Each company may have some specific requirements, but here are ten important social media metrics to measure:

1. Social media leads. Track web traffic breakdowns from all social media sources, and chart the top few sources over time. If members of your social media networks are sending referrals, consider measuring this data as well.

2. Engagement duration. For some companies, engagement duration is more important than page views. For example, if you have a Facebook application, how much time are social network members spending using it? Is per-member usage increasing over time? Alternately, if people visit your your company websites from SM (Social Media) sites, how long are they spending? (Also consider tracking which pages they visit.)

3. Bounce rate. Are visitors coming to your site from SM sites but quickly leaving? Maybe your landing page needs better, more relevant copy. Maybe the information they’re seeking isn’t easily found.

4. Membership increase and active network size. This is the portion of your company’s social networks (e.g., Twitter, Facebook) that actively engages with your social media content (e.g., Twitter, Facebook Pages, etc.) Is your collective members, followers, fans network growing, and is there interaction with your content?

5. Activity ratio. How active is your company’s collective social network? Compare the ratio of active members vs total members, and chart this over time. There’ll always be some social network members who are inactive, but if you initiate a campaign to increase interaction, you should also measure the resulting data. Activity can be measured in a variety of ways, including usage of social applications.

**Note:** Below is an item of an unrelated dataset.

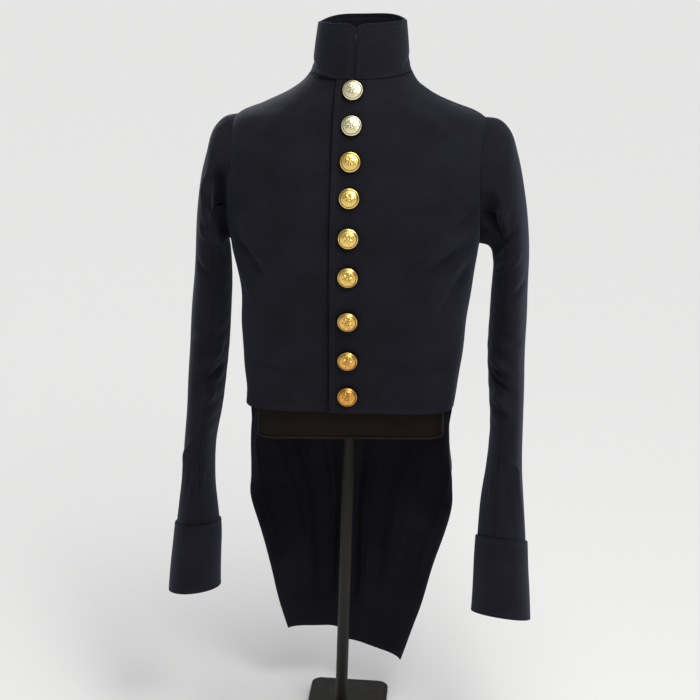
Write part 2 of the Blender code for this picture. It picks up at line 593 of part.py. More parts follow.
def build_form(padding, board, collection):
    """The padded body with its neck, the block that shows under the coat, and the rim under the block."""
    places = np.concatenate(([FORM_START_RING], np.arange(2.0, NECK_RING + 0.5)))
    turn = np.linspace(0.0, 2.0 * math.pi, FORM_TURNS, endpoint=False)
    rows = between_rows(BODY_RINGS, places)
    rings = []
    for number, (z_front, z_side, z_back, half_width, front, back, square, shift) in enumerate(rows):
        facing = np.cos(turn)
        depth = np.where(facing >= 0, front - FORM_INSET_FRONT, back - FORM_INSET_BACK)
        radius = ring_radius(half_width - FORM_INSET_SIDE, depth, square, turn)
        z = z_side + (np.where(facing >= 0, z_front, z_back) - z_side) * facing * facing - FORM_DROP
        x = radius * np.sin(turn) + shift
        z = raised(x, z, LEFT_RISE, RIGHT_RISE) if number else FORM_BOTTOM + BLOCK_TILT * (x - BLOCK_SHIFT)
        rings.append(np.stack((x, -radius * facing, z), axis=-1))
    for height in (NECK_TOP - NECK_STRAIGHT, NECK_TOP - NECK_ROUND_HEIGHT, NECK_TOP):
        shrink = NECK_ROUND_INSET if height == NECK_TOP else 0.0
        rings.append(np.stack(((NECK_HALF_WIDTH - shrink) * np.sin(turn), -(NECK_DEPTH - shrink) * np.cos(turn),
                               np.full_like(turn, height)), axis=-1))
    grid = np.stack(rings)
    faces = grid_faces(len(rings), FORM_TURNS, 0, True)
    faces.append(tuple(range(FORM_TURNS)))
    faces.append(tuple((len(rings) - 1) * FORM_TURNS + k for k in range(FORM_TURNS)))
    place_mesh("form_body", grid.reshape(-1, 3), faces, padding, collection)
    rounded_plate("form_block", BLOCK_HALF_WIDTH, BLOCK_FRONT, BLOCK_BACK, BLOCK_CORNER, BLOCK_BOTTOM,
                  FORM_BOTTOM - SEAM_GAP, BLOCK_SHIFT, BLOCK_TILT, board, collection)
    rim_top = BLOCK_BOTTOM - SEAM_GAP
    rounded_plate("form_rim", BLOCK_HALF_WIDTH + RIM_PROUD, BLOCK_FRONT + RIM_PROUD, BLOCK_BACK + RIM_PROUD,
                  BLOCK_CORNER + RIM_PROUD, rim_top - RIM_HEIGHT, rim_top, BLOCK_SHIFT, BLOCK_TILT, board,
                  collection)


def build_stand(metal, collection):
    """The pole and the base plate."""
    rounded_plate("base_plate", PLATE_HALF_WIDTH, PLATE_FRONT, PLATE_BACK, PLATE_CORNER, 0.0, PLATE_THICK,
                  PLATE_SHIFT, 0.0, metal, collection)
    low = PLATE_THICK + SEAM_GAP
    rim_bottom = BLOCK_BOTTOM - RIM_HEIGHT - SEAM_GAP - BLOCK_TILT * BLOCK_SHIFT
    high = rim_bottom - BLOCK_TILT * POLE_RADIUS - SEAM_GAP
    bpy.ops.mesh.primitive_cylinder_add(vertices=20, radius=POLE_RADIUS, depth=high - low,
                                        location=(0.0, 0.0, (high + low) / 2.0))
    pole = bpy.context.object
    pole.name = "pole"
    pole.data.materials.append(metal)
    pole.data.shade_smooth()
    pole.data.set_sharp_from_angle(angle=math.radians(SHARP_ANGLE))
    for holder in list(pole.users_collection):
        holder.objects.unlink(pole)
    collection.objects.link(pole)


def build():
    for old in list(bpy.data.objects):
        bpy.data.objects.remove(old)
    collection = bpy.data.collections.new("Military tailcoat on dress form")
    bpy.context.scene.collection.children.link(collection)
    navy = material("Navy wool", (0.012, 0.013, 0.022), 0.9)
    gilt = material("Gilt", (0.80, 0.55, 0.20), 0.3, 1.0)
    padding = material("Form covering", (0.05, 0.035, 0.025), 0.8)
    board = material("Brown board", (0.022, 0.014, 0.009), 0.6)
    metal = material("Dark metal", (0.05, 0.045, 0.038), 0.45, 0.6)

    build_body(navy, collection)
    build_collar(navy, collection)
    build_sleeve(LEFT_SLEEVE, 1.0, "left", navy, collection)
    build_sleeve(RIGHT_SLEEVE, -1.0, "right", navy, collection)
    build_tail(LEFT_TAIL, 1.0, "left", navy, collection)
    build_tail(RIGHT_TAIL, -1.0, "right", navy, collection)
    build_buttons(gilt, collection)
    build_form(padding, board, collection)
    build_stand(metal, collection)


build()
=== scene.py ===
import math

import bmesh
import bpy
import numpy as np
from mathutils import Matrix


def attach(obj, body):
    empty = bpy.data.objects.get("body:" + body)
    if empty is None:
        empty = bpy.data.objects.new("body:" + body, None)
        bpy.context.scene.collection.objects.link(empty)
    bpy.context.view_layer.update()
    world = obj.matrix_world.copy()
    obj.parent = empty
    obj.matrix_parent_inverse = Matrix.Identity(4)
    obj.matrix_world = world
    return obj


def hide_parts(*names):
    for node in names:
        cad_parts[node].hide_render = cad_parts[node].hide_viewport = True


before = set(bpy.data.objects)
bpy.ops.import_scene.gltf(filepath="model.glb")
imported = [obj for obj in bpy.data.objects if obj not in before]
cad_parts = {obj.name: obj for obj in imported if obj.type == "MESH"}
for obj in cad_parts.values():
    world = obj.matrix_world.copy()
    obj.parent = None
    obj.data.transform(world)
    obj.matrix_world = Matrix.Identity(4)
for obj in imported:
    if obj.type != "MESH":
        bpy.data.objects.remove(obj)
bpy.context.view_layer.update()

# ------------------------------------------------------------------------------------------------------------------
# Base plate: a flat steel plate with rounded corners, dark bronze paint worn a little paler along its edges.
# The pole is screwed into it from below.
# ------------------------------------------------------------------------------------------------------------------

PLATE_HALF_WIDTH = 0.0580
PLATE_SHIFT = 0.0055
PLATE_FRONT = 0.180
PLATE_BACK = 0.120
PLATE_CORNER = 0.016
PLATE_THICK = 0.010
PLATE_EDGE = 0.0016


class Shading:
    """A new material, or a group that materials share, and its nodes, made and joined in one line each."""

    def __init__(self, name, group_outputs=None):
        if group_outputs is None:
            self.made = bpy.data.materials.new(name)
            self.made.use_nodes = True
            self.tree = self.made.node_tree
            self.shader = self.tree.nodes["Principled BSDF"]
        else:
            self.made = self.tree = bpy.data.node_groups.new(name, "ShaderNodeTree")
            for label, kind in group_outputs:
                self.tree.interface.new_socket(name=label, in_out="OUTPUT", socket_type=kind)
            self.shader = self.tree.nodes.new("NodeGroupOutput")

    def node(self, kind, settings=None, **sockets):
        """Add a node, set its settings, and set or join its sockets by name (underscores stand for spaces)."""
        made = self.tree.nodes.new(kind)
        for key, value in (settings or {}).items():
            setattr(made, key, value)
        for key, value in sockets.items():
            self.join(made, key.replace("_", " "), value)
        return made

    def join(self, node, socket, value):
        """Set one input of a node, given by name or number, to a value or to another node's output."""
        if isinstance(socket, str) and socket not in node.inputs and socket.isdigit():
            socket = int(socket)
        target = node.inputs[socket]
        if isinstance(value, bpy.types.NodeSocket):
            self.tree.links.new(value, target)
        else:
            target.default_value = value

    def noise(self, scale, detail=2.0, roughness=0.5, stretch=(1.0, 1.0, 1.0)):
        """A noise value on the object's own coordinates, in 1/metres, stretched along an axis."""
        place = self.node("ShaderNodeTexCoord").outputs["Object"]
        place = self.node("ShaderNodeMapping", Vector=place, Scale=stretch).outputs["Vector"]
        made = self.node("ShaderNodeTexNoise", Vector=place, Scale=scale, Detail=detail, Roughness=roughness)
        return made.outputs["Fac"]

    def spread(self, value, low, high, to_low=0.0, to_high=1.0):
        """Map a value's range low to high onto another range, clamped."""
        made = self.node("ShaderNodeMapRange", Value=value)
        for socket, number in zip(("From Min", "From Max", "To Min", "To Max"), (low, high, to_low, to_high)):
            made.inputs[socket].default_value = number
        return made.outputs["Result"]

    def mix(self, factor, first, second, blend="MIX"):
        """Mix two colours."""
        made = self.node("ShaderNodeMix", {"data_type": "RGBA", "blend_type": blend})
        for number, value in ((0, factor), (6, first), (7, second)):
            if isinstance(value, tuple) and len(value) == 3:
                value = (*value, 1.0)
            self.join(made, number, value)
        return made.outputs[2]

    def maths(self, operation, first, second=0.0):
        """One sum on two values."""
        made = self.node("ShaderNodeMath", {"operation": operation})
        self.join(made, 0, first)
        self.join(made, 1, second)
        return made.outputs[0]

    def bump(self, height, distance, strength=1.0, normal=None):
        """A normal from a height value and the depth it stands for in metres."""
        made = self.node("ShaderNodeBump", Height=height, Distance=distance, Strength=strength)
        if normal is not None:
            self.join(made, "Normal", normal)
        return made.outputs["Normal"]

    def finish(self, **sockets):
        """Set the shader's own inputs, or the group's outputs, and give the material or group back."""
        for key, value in sockets.items():
            self.join(self.shader, key.replace("_", " "), value)
        return self.made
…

6. Conversions. You want social network members to convert: into subscriptions, sales (direct or through affiliates), Facebook application use, or whatever other offerings you have in your overall sales funnel and that can somehow be directly or indirectly monetized. (E.g., subscription to a weekly e-newsletter can be monetized by giving other companies access to your list in the form of advertising.) Measure all types of conversions and chart them over time.

7. Brand mentions in social media. So, you have a highly active social network and members are talking about your company or the company’s brands. Measure and track both positive and negative mentions, and their quantities.

8. Loyalty. Are social members interacting in the network repeatedly, sharing content and links, mentioning your brands, evangelizing? How many members reshare? How often do they reshare?

9. Virality. Social members might be sharing Twitter tweets and Facebook updates relevant to your company, but is this info being reshared by their networks? How soon afterwards are they resharing? How many FoaFs (Friends of Friends) are resharing your links and content?

10. Blog interaction. This is actually more than one metric lumped together. Blogs ARE part of an SMM (Social Media Marketing) toolkit, but only if you allow comments and interact with readers by responding. If you’re doing this, encourage responses either directly in the comments section of blog posts, or via Twitter. (Use a blog widget that allows this.) If your blog’s content is suitable for social voting (Digg, Propeller, Mixx, etc.) or social bookmarking (Delicious, Stumbleupon) sites, install a blog plugin that displays the necessary sharing “buttons”, then track referrals back from those sites.

One Comment

  1. David Lawyer says:

    Great post and the breakdown and list of KPI’s is excellent. Definitely some items here that I hadn’t taken account of or have forgotten to track. Very nice resource. Thank you.